Painting the Lizardmen

First, I did a clean-up pass with a sharp blade and tweezers. I didn't try to remove everything – on a Lizardman, a few extra 'details' add character. grin

I've read that PLA models do not need priming, and I've found that the striations do not respond well to spray priming (the paint collects on the ridges, and does not always settle into the crevices). So I simply basecoated the figures green, giving them two liberal coats. (The model printed in white needed two coats anyway to make it less translucent.)

After the basecoat, I did another quick clean-up pass.

I then brushed on a light green highlight, and washed the figure with a mix of brown and green inks. (I realize this may not be the best technique to use on a 3Dprinted model, as it may tend to bring out the striations, but it's my usual method.) I thought the figures needed more contrast, so I highlighted again with yellow-green, then washed with pure green ink.

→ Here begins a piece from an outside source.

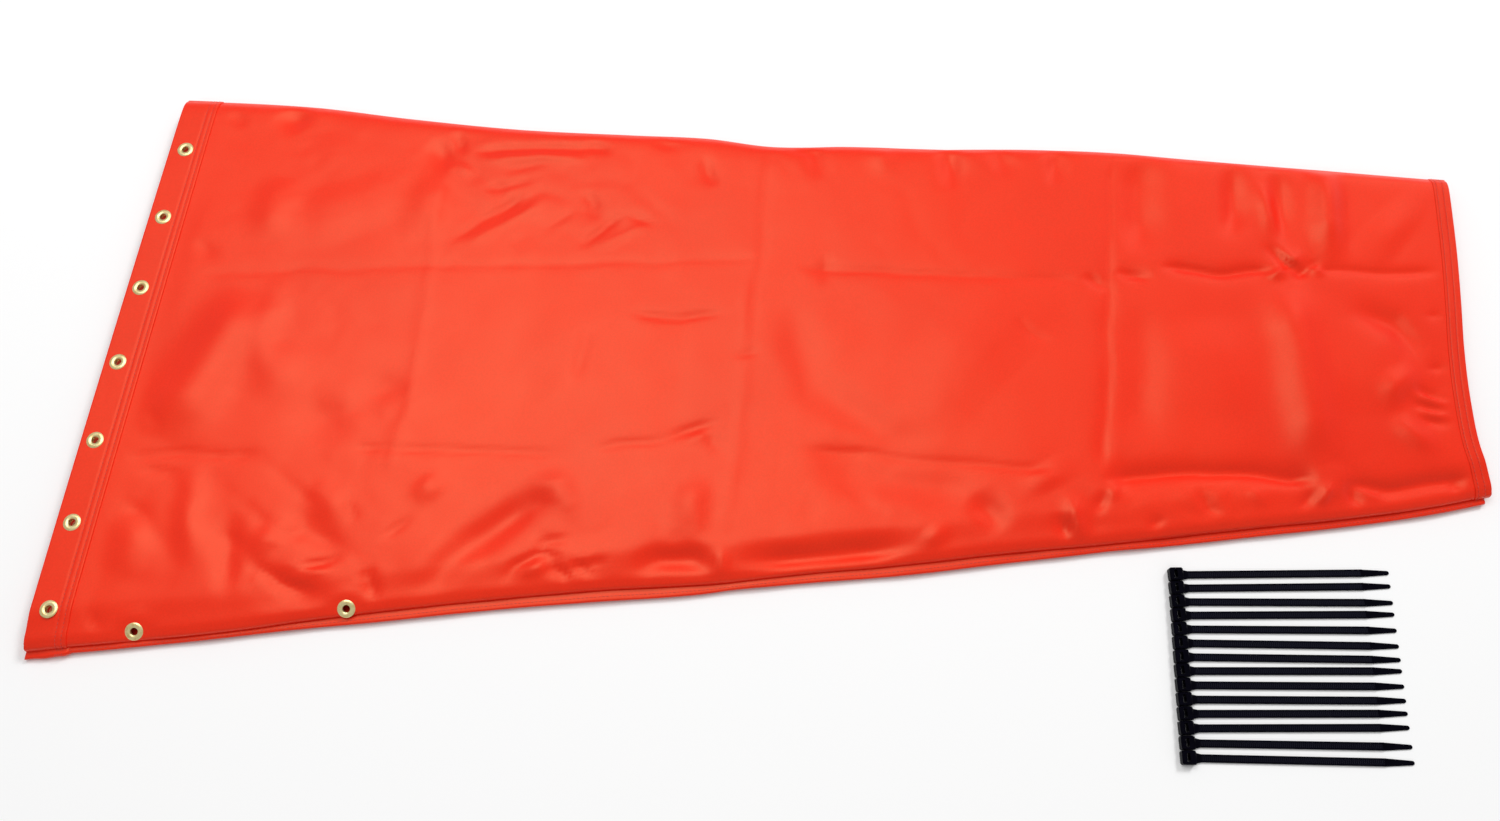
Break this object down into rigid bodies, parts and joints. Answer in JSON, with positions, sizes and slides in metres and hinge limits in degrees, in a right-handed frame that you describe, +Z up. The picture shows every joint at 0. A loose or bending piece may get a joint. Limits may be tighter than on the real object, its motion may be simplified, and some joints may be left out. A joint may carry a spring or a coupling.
{
  "type": "windsock",
  "caption": "Orange tapered windsock sleeve laid flat, with brass throat eyelets, hems and a side seam, beside its set of black cable ties.",
  "frame": {"origin": "on the ground, on the axis of the middle throat eyelet", "axes": "+X along the sleeve from throat to tail, +Y towards its plain folded edge, +Z up from the ground"},
  "size_m": [0.9477, 0.4784, 0.0134],
  "materials": {
    "sleeve_cloth": "smooth coated cloth, satin",
    "band_cloth": "smooth coated cloth, double stitched, satin",
    "hem_cloth": "smooth coated cloth, rolled and stitched, satin",
    "thread": "bonded sewing thread",
    "brass": "bright rolled brass",
    "brass_washer": "pressed brass",
    "black_nylon": "moulded nylon, semi-matt"
  },
  "bodies": {
    "throat_half": {"body_eyelet_1": "brass", "body_eyelet_2": "brass", "body_washer_1": "brass_washer", "body_washer_2": "brass_washer", "lower_eyelet_1": "brass", "lower_eyelet_2": "brass", "lower_eyelet_3": "brass", "lower_eyelet_4": "brass", "lower_eyelet_5": "brass", "lower_eyelet_6": "brass", "lower_eyelet_7": "brass", "lower_washer_1": "brass_washer", "lower_washer_2": "brass_washer", "lower_washer_3": "brass_washer", "lower_washer_4": "brass_washer", "lower_washer_5": "brass_washer", "lower_washer_6": "brass_washer", "lower_washer_7": "brass_washer", "side_seam_throat_half": "hem_cloth", "sleeve_throat_half": "sleeve_cloth", "throat_band": "band_cloth", "upper_eyelet_1": "brass", "upper_eyelet_2": "brass", "upper_eyelet_3": "brass", "upper_eyelet_4": "brass", "upper_eyelet_5": "brass", "upper_eyelet_6": "brass", "upper_eyelet_7": "brass", "upper_washer_1": "brass_washer", "upper_washer_2": "brass_washer", "upper_washer_3": "brass_washer", "upper_washer_4": "brass_washer", "upper_washer_5": "brass_washer", "upper_washer_6": "brass_washer", "upper_washer_7": "brass_washer"},
    "tail_half": {"sleeve_tail_half": "sleeve_cloth", "side_seam_tail_half": "hem_cloth", "tail_hem": "hem_cloth"},
    "tie_1": {"cable_tie_1": "black_nylon"},
    "tie_2": {"cable_tie_2": "black_nylon"},
    "tie_3": {"cable_tie_3": "black_nylon"},
    "tie_4": {"cable_tie_4": "black_nylon"},
    "tie_5": {"cable_tie_5": "black_nylon"},
    "tie_6": {"cable_tie_6": "black_nylon"},
    "tie_7": {"cable_tie_7": "black_nylon"},
    "tie_8": {"cable_tie_8": "black_nylon"},
    "tie_9": {"cable_tie_9": "black_nylon"},
    "tie_10": {"cable_tie_10": "black_nylon"},
    "tie_11": {"cable_tie_11": "black_nylon"},
    "tie_12": {"cable_tie_12": "black_nylon"},
    "tie_13": {"cable_tie_13": "black_nylon"},
    "tie_14": {"cable_tie_14": "black_nylon"}
  },
  "joints": [
    {"name": "half_fold", "type": "hinge", "parent": "throat_half", "child": "tail_half", "pos_m": [0.41687, 0.00678, 0.0138], "axis": [-0.1045, -0.9945, 0], "range_deg": [0, 175]},
    {"name": "tie_1_lift", "type": "slide", "parent": "throat_half", "child": "tie_1", "axis": [0, 0, 1], "range_m": [0, 0.06]},
    {"name": "tie_2_lift", "type": "slide", "parent": "throat_half", "child": "tie_2", "axis": [0, 0, 1], "range_m": [0, 0.06]},
    {"name": "tie_3_lift", "type": "slide", "parent": "throat_half", "child": "tie_3", "axis": [0, 0, 1], "range_m": [0, 0.06]},
    {"name": "tie_4_lift", "type": "slide", "parent": "throat_half", "child": "tie_4", "axis": [0, 0, 1], "range_m": [0, 0.06]},
    {"name": "tie_5_lift", "type": "slide", "parent": "throat_half", "child": "tie_5", "axis": [0, 0, 1], "range_m": [0, 0.06]},
    {"name": "tie_6_lift", "type": "slide", "parent": "throat_half", "child": "tie_6", "axis": [0, 0, 1], "range_m": [0, 0.06]},
    {"name": "tie_7_lift", "type": "slide", "parent": "throat_half", "child": "tie_7", "axis": [0, 0, 1], "range_m": [0, 0.06]},
    {"name": "tie_8_lift", "type": "slide", "parent": "throat_half", "child": "tie_8", "axis": [0, 0, 1], "range_m": [0, 0.06]},
    {"name": "tie_9_lift", "type": "slide", "parent": "throat_half", "child": "tie_9", "axis": [0, 0, 1], "range_m": [0, 0.06]},
    {"name": "tie_10_lift", "type": "slide", "parent": "throat_half", "child": "tie_10", "axis": [0, 0, 1], "range_m": [0, 0.06]},
    {"name": "tie_11_lift", "type": "slide", "parent": "throat_half", "child": "tie_11", "axis": [0, 0, 1], "range_m": [0, 0.06]},
    {"name": "tie_12_lift", "type": "slide", "parent": "throat_half", "child": "tie_12", "axis": [0, 0, 1], "range_m": [0, 0.06]},
    {"name": "tie_13_lift", "type": "slide", "parent": "throat_half", "child": "tie_13", "axis": [0, 0, 1], "range_m": [0, 0.06]},
    {"name": "tie_14_lift", "type": "slide", "parent": "throat_half", "child": "tie_14", "axis": [0, 0, 1], "range_m": [0, 0.06]}
  ]
}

I then painted the details in a similar manner. Loincloths were painted tan, washed with brown ink, then drybrushed with very light tan. Weapons were painted brown, then washed with brown ink; stone parts were painted grey, then drybrushed with light grey. Belts were painted light brown, then washed with brown ink; the buckles (and on some figures, what looked to me like necklaces) were painted gold. Some figures have 'turtle shell' armor: I gave this a blue ink wash, then highlighted with green. Straps were painted light tan. Eyes were dotted with yellow. One figure has a skull on his shoulder: I washed it with brown ink, then drybrushed with shades of tan.

A minor criticism is that some of the belts and straps should have been sculpted all the way around the backside of the model.

So here is how they turned out for me:

Painted Lizardmen

Painted Lizardman

Painted Lizardman

Painted Lizardman

Whoops! Missed a string…

What Do You Think?

Would you use these on your gaming table? Do they satisfy the 'arm's length' wargaming rule? Did your Lizardmen turn out differently? Or will you wait for the next generation of printers and models?